Section-by-section checklist (complete for every GeneReviews-tagged entry):
[ ] Clinical Characteristics: GR snippets back ≥1 phenotype onset/frequency claim
[ ] Diagnosis: GR snippets back the primary diagnostic test/criteria statement
[ ] Management: GR snippets back ≥1 treatment or surveillance recommendation
[ ] Genetic Counseling: GR snippets back the inheritance transmission-risk statement
[ ] Agents/Circumstances to Avoid: any GR-listed agent is reflected in treatments
[ ] No GR phenotype affecting >10% of patients is absent without scoping rationale
Partial coverage (e.g., Clinical Characteristics mined but Management/Genetic
Counseling sections absent) is a gap — flag which sections are missing and request
them. Full absence of GR evidence items (GR only tagged in references:, never
cited in evidence items) is blocking.
Absence of a GeneReviews-documented phenotype that affects >10% of patients is blocking under the same threshold as the Content-Completeness Checklist.
Review Decision: Formal GitHub Review
After completing the review, you MUST submit a formal GitHub review (not just a comment).
Use gh pr review with one of the three events below.
APPROVE
Submit --approve when all of the following hold:
- No fabricated snippets or wrong PMIDs detected through spot-checking
- No major ontology placement errors (e.g., GO molecular function term in
biological_processes) - All pathophysiology entries are atomic (not chained multi-step sentences)
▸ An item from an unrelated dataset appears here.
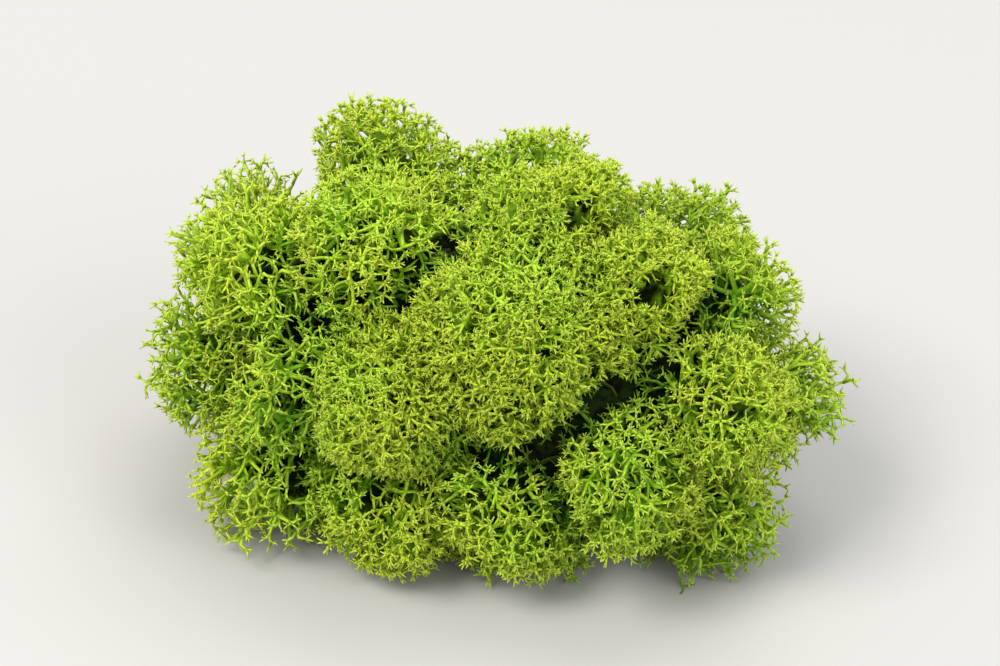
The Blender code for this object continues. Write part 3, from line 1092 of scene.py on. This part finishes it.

- When matching deep-research artifacts exist, the Content-Completeness Checklist was completed and no blocking omissions remain across any dimension (phenotypes, subtypes, pathophysiology, treatments, genetics, biomarkers, references)
- GeneReviews baseline check completed (item 15): if a GeneReviews article exists, it is tagged, cached, and actively mined — evidence items with GR snippets exist for ≥1 claim in each of the four major sections present in the GR abstract (Clinical Characteristics, Diagnosis, Management, Genetic Counseling)
- At most minor wording / completeness issues
- (CI handles schema/term/reference validation — do not duplicate that work)
REQUEST_CHANGES
Submit --request-changes when any one of the following is true:
- Fabricated or paraphrased snippet (not an exact quote from the cited abstract)
- Wrong PMID (paper topic does not match the claim being evidenced)
- Significant ontology misuse (e.g., GO MF term in
biological_processes) - Pathophysiology entries bundled into chains rather than single atomic events
- Claim–evidence mismatch (evidence snippet does not support the stated claim)
- A central research-backed mechanism, phenotype, diagnostic, treatment, biomarker, or subtype was omitted even though the supporting evidence is clear, quotable, and in scope for this YAML
- A GeneReviews article exists for a new Mendelian entry but is not tagged (
tags: [GeneReviews]) in the top-levelreferences:block - GeneReviews is tagged but no evidence items in the YAML cite it with exact GR snippets (tagged-but-not-mined)
- GeneReviews sections present in the GR abstract have no corresponding evidence items with GR snippets (partial mining — all present sections must be covered)
- A GeneReviews-documented phenotype affecting >10% of patients is absent from the YAML with no documented scoping rationale
COMMENT + reassign to @cmungall
Submit --comment and reassign the PR/issue to @cmungall when:
- An ambiguous biological claim requires human domain expertise to adjudicate
- It is genuinely unclear whether an issue is blocking or merely cosmetic
- There are conflicting signals between different validation checks
- It is unclear whether a research-backed omission reflects valid scope narrowing or a genuine modeling miss
Strictness policy
Do NOT defer fixable problems with "can be addressed in a future PR". The curating agent can act on feedback immediately. If something is wrong, request changes. Only approve when the entry is genuinely ready to merge. This includes central research-backed omissions when matching deep-research artifacts were available in the PR.